In the various parallel sessions, Julia Marshall (DLR) presented “In situ data needs for operational monitoring of greenhouse gas emissions: building a solid foundation”, Nicolas Bousserez (ECMWF) presented “Towards a Copernicus Monitoring Service for Anthropogenic Greenhouse Gas Emissions: Methodology and First Results from the IFS Global Inversion System”, Anne-Wil van den Berg (Wageningen University) presented “Estimating fire CO2 emissions using a joint CO/CO2 inversion driven by satellite data (OCO-2, TROPOMI) for the Amazon in 2019”, Konstantinos Politakos presented (FORTH) “Five years of urban eddy covariance CO2 emissions correlated with dynamic shifts in urban structure and traffic regulations in the city center of Heraklion, Greece”, and Elise Potier (LSCE) presented “Combination of XCO2 imagery and in-situ CO2 and 14CO2 measurements to monitor fossil fuel CO2 emissions at regional to local scales”.

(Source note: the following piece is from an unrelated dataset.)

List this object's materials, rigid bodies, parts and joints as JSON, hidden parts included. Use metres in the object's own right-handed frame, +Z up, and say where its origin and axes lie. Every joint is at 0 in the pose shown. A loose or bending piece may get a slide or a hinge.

Presentation Anna Agusti-Panareda

Posters were presented by Maarten Krol (Wageningen University; “Inferring emissions from point sources: the use of high-resolution modelling and atmospheric chemistry”), Luca Cantarello (ECMWF; “Towards a Copernicus monitoring service for anthropogenic GHG emissions: an Ensemble of Data Assimilation for carbon dioxide and methane at ECMWF”), Joffrey Dumont Le Brazidec (CEREA; “CO2 plume detection using deep neural networks: application to synthetic images of the XCO2 field over the Paris area”), Thomas Kaminski (The Inversion Lab; “Combined use of atmospheric and other data streams to constrain natural fluxes and anthropogenic fossil fuel emissions through Carbon Cycle Fossil Fuel Data Assimilation”), Aki Tsuruta (FMI; “Estimation of greenhouse gas budgets in Finland - towards high temporal resolution atmospheric inverse model”), Tiina Markkanen (FMI; “The terrestrial prior flux estimates of CO2 and CH4 for atmospheric inversions”), and Rigel Kivi (FMI; “Ground-based remote sensing measurements of greenhouse gases at Sodankylä, Finland”).

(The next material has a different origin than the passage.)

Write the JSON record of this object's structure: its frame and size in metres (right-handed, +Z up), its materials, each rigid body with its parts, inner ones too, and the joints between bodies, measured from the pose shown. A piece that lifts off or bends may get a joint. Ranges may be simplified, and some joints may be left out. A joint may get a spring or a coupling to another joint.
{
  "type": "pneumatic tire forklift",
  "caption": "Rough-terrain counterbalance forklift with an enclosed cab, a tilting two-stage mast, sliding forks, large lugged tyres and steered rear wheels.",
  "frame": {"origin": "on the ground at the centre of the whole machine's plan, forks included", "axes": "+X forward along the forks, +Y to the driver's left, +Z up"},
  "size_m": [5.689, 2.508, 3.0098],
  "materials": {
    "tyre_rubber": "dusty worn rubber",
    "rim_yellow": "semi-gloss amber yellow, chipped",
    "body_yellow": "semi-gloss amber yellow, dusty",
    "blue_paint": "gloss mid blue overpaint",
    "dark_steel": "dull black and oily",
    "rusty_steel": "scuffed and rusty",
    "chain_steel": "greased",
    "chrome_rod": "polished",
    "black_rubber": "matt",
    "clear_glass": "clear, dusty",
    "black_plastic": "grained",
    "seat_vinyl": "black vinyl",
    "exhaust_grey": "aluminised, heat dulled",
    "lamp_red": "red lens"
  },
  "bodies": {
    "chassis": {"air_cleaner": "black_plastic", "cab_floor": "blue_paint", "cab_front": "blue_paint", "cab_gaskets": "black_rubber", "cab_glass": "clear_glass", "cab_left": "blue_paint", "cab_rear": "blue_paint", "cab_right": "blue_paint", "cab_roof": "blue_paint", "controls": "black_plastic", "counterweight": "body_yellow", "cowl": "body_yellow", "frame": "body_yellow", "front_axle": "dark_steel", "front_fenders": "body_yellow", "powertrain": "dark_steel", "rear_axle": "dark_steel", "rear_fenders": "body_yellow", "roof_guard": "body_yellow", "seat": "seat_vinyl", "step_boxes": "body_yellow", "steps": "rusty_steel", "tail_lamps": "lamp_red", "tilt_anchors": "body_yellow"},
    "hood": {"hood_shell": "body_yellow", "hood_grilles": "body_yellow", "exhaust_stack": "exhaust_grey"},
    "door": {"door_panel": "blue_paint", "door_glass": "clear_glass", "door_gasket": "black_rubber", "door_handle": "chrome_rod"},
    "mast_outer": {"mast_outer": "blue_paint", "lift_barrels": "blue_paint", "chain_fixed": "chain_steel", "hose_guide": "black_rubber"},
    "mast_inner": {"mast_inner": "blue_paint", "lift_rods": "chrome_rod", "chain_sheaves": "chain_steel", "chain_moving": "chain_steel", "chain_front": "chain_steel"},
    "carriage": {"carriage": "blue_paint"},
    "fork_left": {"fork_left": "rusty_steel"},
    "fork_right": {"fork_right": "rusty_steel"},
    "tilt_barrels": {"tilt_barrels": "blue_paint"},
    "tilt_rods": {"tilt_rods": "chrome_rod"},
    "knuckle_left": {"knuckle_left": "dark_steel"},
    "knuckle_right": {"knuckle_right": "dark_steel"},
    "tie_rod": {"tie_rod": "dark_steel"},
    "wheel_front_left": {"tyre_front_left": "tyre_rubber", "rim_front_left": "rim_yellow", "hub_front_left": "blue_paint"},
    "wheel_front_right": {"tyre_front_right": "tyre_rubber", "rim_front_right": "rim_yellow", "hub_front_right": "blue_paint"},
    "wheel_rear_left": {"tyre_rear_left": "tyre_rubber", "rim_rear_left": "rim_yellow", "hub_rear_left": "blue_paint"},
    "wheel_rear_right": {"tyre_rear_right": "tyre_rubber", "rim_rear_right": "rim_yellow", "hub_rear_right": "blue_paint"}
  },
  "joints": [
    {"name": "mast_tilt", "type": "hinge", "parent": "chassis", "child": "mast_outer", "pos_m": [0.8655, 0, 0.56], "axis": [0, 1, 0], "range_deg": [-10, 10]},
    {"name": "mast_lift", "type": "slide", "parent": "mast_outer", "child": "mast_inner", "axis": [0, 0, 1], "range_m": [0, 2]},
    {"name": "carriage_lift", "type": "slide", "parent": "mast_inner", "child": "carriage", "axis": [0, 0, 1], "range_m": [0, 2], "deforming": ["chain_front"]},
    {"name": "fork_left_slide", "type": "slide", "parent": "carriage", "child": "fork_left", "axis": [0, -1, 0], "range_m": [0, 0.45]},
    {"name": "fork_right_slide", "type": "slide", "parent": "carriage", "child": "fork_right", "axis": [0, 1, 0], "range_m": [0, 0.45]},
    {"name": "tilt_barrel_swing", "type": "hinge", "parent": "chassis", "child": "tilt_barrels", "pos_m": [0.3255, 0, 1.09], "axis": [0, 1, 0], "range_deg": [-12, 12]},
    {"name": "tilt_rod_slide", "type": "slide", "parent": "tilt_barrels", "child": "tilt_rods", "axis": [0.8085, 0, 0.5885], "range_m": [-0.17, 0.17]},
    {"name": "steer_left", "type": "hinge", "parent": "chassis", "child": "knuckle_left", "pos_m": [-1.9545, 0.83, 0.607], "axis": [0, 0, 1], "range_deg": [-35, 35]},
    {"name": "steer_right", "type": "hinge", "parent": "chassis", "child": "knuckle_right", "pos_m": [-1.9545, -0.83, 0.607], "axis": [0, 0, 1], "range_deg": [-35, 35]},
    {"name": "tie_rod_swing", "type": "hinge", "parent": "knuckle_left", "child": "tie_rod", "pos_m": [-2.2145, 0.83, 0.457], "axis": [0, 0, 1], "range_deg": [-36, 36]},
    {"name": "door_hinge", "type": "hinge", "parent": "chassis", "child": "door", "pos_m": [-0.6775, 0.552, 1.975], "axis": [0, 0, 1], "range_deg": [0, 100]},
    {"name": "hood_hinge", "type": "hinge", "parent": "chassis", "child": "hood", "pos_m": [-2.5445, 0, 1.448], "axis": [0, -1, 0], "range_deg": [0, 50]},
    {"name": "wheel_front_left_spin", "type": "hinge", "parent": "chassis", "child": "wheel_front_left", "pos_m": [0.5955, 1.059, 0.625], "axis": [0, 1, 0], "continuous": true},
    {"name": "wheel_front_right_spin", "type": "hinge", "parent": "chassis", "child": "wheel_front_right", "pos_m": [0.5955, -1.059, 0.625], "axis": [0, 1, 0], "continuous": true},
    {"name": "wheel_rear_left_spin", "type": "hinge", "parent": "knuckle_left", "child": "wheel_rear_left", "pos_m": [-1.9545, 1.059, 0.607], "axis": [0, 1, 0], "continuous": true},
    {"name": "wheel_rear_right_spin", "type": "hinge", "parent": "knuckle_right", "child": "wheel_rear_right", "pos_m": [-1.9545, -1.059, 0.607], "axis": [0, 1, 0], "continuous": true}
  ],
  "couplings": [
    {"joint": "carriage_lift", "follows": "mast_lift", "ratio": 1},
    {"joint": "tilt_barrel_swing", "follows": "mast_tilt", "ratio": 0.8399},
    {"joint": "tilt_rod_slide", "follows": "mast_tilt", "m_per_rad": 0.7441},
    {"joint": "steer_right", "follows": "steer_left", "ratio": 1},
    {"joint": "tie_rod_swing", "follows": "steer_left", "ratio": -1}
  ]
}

Project coordinator Richard Engelen, who co-chaired the conference theme “Towards operational monitoring of greenhouse gas emissions - the combination of satellite and in-situ data in an integrated system approach” said afterwards: “It was a real pleasure to see so many CoCO2 contributions to the ICOS Science Conference. While the project is focused on developing the prototype systems for the CAMS CO2MVS system, it is crucial that we have a good exchange with the wider scientific community of ideas, data, and results. The conference provided an excellent platform to do so.”